A widow who claimed she was knocked down by "Fr Dougal" and injured by a milk float used in the cult television comedy show "Father Ted" has settled a High Court action for damages.
Geraldine Naughton, 59, of Inisgrove, Lahinch Road, Ennis, Co Clare, claimed she was pinned under the float after it drove up against the curb of a roundabout and rolled over her left leg.
According to court documents, the milk float was "driven or steered erratically" by a man dressed as the buffoon priest Fr Dougal McGuire character during the Father Ted festival in Kilfenora, Co Clare on or about February 26, 2008.
Ms Naughton claimed she fell after she was driven up against the curb of a makeshift roundabout by the milk float, whereupon the wheel of the float passed over her leg leaving her in "great pain".
When the float was removed her ankle and lower leg were swollen and extremely painful.
She was conveyed to Ennis General Hospital where x-rays revealed a fracture to the tip of her left fibula and she was placed in plaster. She had to use crutches for eight weeks. She also sustained a laceration to the back of her left ankle.
She was seen at the fracture clinic at Limerick Regional Hospital on various follow up dates where it was also noted she had sustained a friction burn of the skin on her left calf. The cast was removed in April 2008 and she underwent physiotherapy.
According to the plaintiff's claim papers lodged with the High Court, Ms Naughton was "left with a scar that constitutes a cosmetic defect".
"This is a source of great embarrassment to the plaintiff as she is very conscious of the scar," the document stated.
It was also claimed the plaintiff continues to suffer from pain if she partakes in any physical exercise and is unable to wear high heeled shoes.
Ms Naughton sued for damages for personal injury, loss, inconvenience and expense caused or occasioned by the negligence on the part of the defendants or one of them, their servants or agents. She also claimed interest on all special damages pursuant to Statute and further or other reliefs, as well as court costs together with VAT at the appropriate statutory rate.
According to the claim document, the Plaintiff and seven others took part in a fundraising event organised by and for Down Syndrome Ireland Ltd, the first named defendant, which involved pushing a milk float from Ennistymon to Kilfenora in Co Clare, a distance of approximately 10kms.
"The said milk float was the same or a replica of the milk float which had featured in an episode of the television comedy programme Fr Ted, which particular episode was a parody of the action movie "Speed", and accordingly the milk float would be recognised with fondness by aficionados and followers of the Father Ted programme," the claim document stated.

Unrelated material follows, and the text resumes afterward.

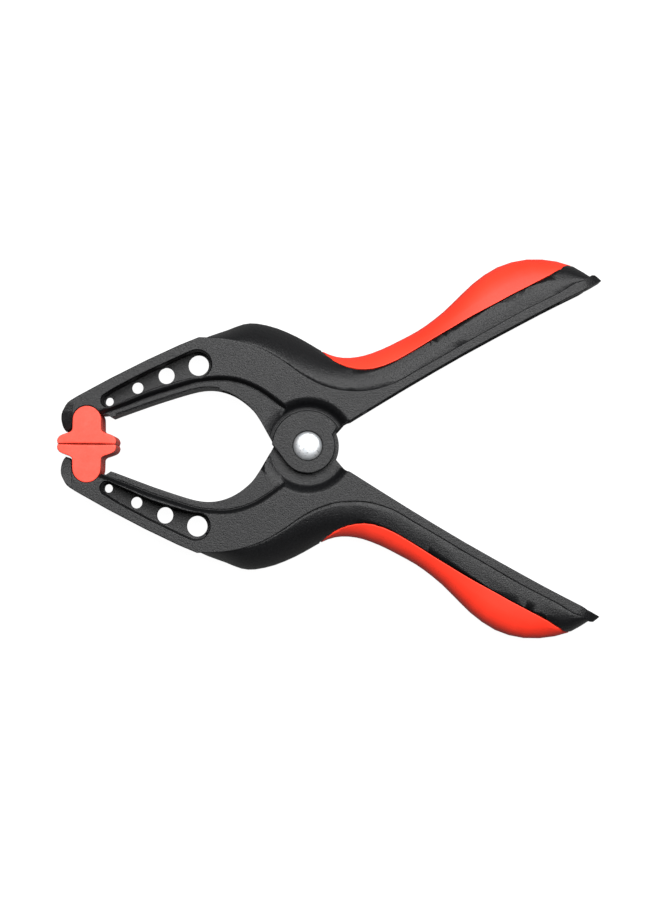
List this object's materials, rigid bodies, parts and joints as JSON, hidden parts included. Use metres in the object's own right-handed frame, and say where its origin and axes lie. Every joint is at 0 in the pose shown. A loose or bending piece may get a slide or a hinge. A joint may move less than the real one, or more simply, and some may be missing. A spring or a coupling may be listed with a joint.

The Father Ted festival -- run by the second named defendants Friends of Ted Ltd, which organises festivals and events themed on the "Father Ted" television show, and has its registered office at 27 The Nurseries, Taylor's Hill, Galway -- was taking place in Kilfenora at the time.
It was claimed that, after completing the push to Kilfenora, the plaintiff and her friends were asked by a servant or agent of the charity to return to the square in Kilfenora to push the float around a temporary roundabout which had been put in the main square so as to generate publicity for the Father Ted festival as there was various media present.
The plaintiff claimed she was taking part in the push organised by Down Syndrome Ireland and was struck by a vehicle owned or in control of Down Syndrome Ireland but at the time being steered by a servant or agent of the Fr Ted Festival.
Senior Counsel, Michael McMahon asked the court to strike out the matter after it was heard an undisclosed settlement was agreed.
There was no admission of liability by any of the parties involved.
The terms of the settlement was not disclosed and the mater was struck out by Mr Justice Iarfhlaith O'Neill at the High Court sitting in Limerick.
Meanwhile, speaking to the Irish Independent this evening, a spokesperson for Tedfest distanced themselves from the case.
A former employee of the ‘Friends of Ted Limited’ said that she was no longer involved in the company but that she was made aware at the time that the incident had occurred but that “it was in the right hands”.
The organisers of the annual ‘TedFest’, which is set to take place on Inis Mor this weekend, last night distanced themselves from the incident.
“We are aware of the incident. Just to be clear, it wasn’t TedFest. We have nothing to do with it now,” a spokesperson for the festival said.